• [GOAL OF THE EXERCISE]: Take all the material and copy it exactly.

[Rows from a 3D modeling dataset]
****************
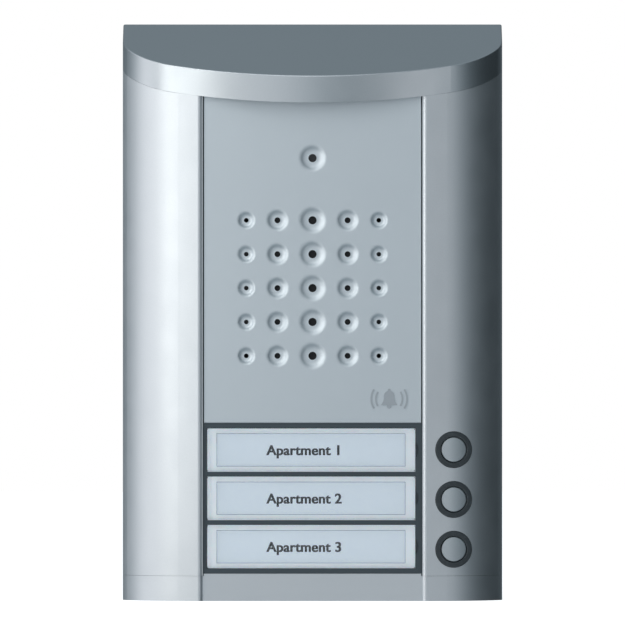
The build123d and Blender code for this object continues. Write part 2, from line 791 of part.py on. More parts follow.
block_poles = 10
pole_pitch = 5.0
block_z = -52.0
block_back = 5.6
pole_places = [((i - (block_poles - 1) / 2) * pole_pitch, block_z + 2.2) for i in range(block_poles)]
with BuildPart() as terminal_block:
    with BuildSketch(at_depth(block_back)):
        with Locations((0, block_z)):
            Rectangle(block_poles * pole_pitch + 1.6, 11.0)
    extrude(amount=main_board_depth - block_back)
    chamfer(terminal_block.faces().sort_by(Axis.Y)[-1].edges().filter_by(Axis.X), 1.2)
    with BuildSketch(at_depth(block_back)):
        with Locations(pole_places):
            Circle(1.9)
    extrude(amount=6.0, mode=Mode.SUBTRACT)
    # wire entries, facing down
    with BuildSketch(Plane.XY.offset(block_z - 5.5)):
        with Locations([(x, -main_board_depth + 3.6) for x, z in pole_places]):
            Rectangle(3.2, 3.4)
    extrude(amount=4.6, mode=Mode.SUBTRACT)
save(terminal_block, "terminal_block")

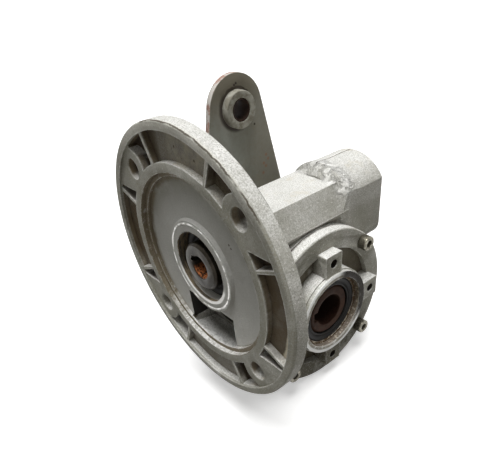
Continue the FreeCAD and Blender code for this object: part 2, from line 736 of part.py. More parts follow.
****************
• [RESPONSE TO THIS EXERCISE]:
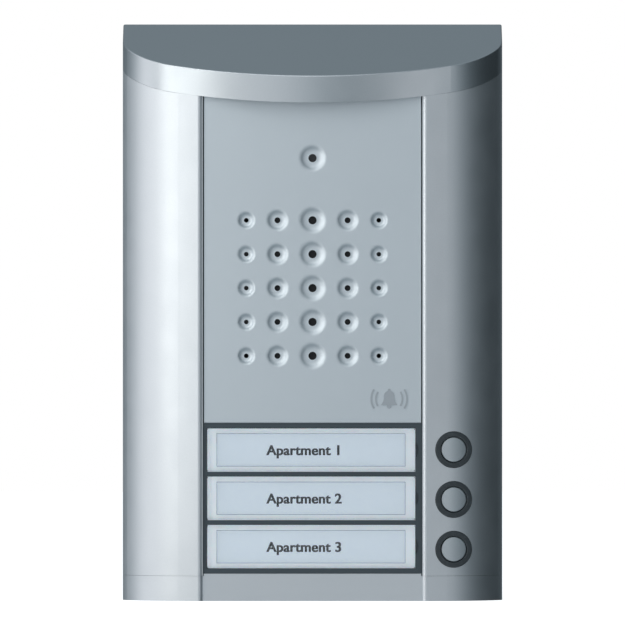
The build123d and Blender code for this object continues. Write part 2, from line 791 of part.py on. More parts follow.
block_poles = 10
pole_pitch = 5.0
block_z = -52.0
block_back = 5.6
pole_places = [((i - (block_poles - 1) / 2) * pole_pitch, block_z + 2.2) for i in range(block_poles)]
with BuildPart() as terminal_block:
    with BuildSketch(at_depth(block_back)):
        with Locations((0, block_z)):
            Rectangle(block_poles * pole_pitch + 1.6, 11.0)
    extrude(amount=main_board_depth - block_back)
    chamfer(terminal_block.faces().sort_by(Axis.Y)[-1].edges().filter_by(Axis.X), 1.2)
    with BuildSketch(at_depth(block_back)):
        with Locations(pole_places):
            Circle(1.9)
    extrude(amount=6.0, mode=Mode.SUBTRACT)
    # wire entries, facing down
    with BuildSketch(Plane.XY.offset(block_z - 5.5)):
        with Locations([(x, -main_board_depth + 3.6) for x, z in pole_places]):
            Rectangle(3.2, 3.4)
    extrude(amount=4.6, mode=Mode.SUBTRACT)
save(terminal_block, "terminal_block")

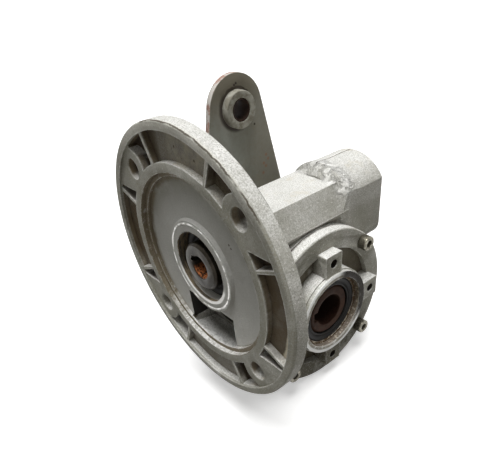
Continue the FreeCAD and Blender code for this object: part 2, from line 736 of part.py. More parts follow.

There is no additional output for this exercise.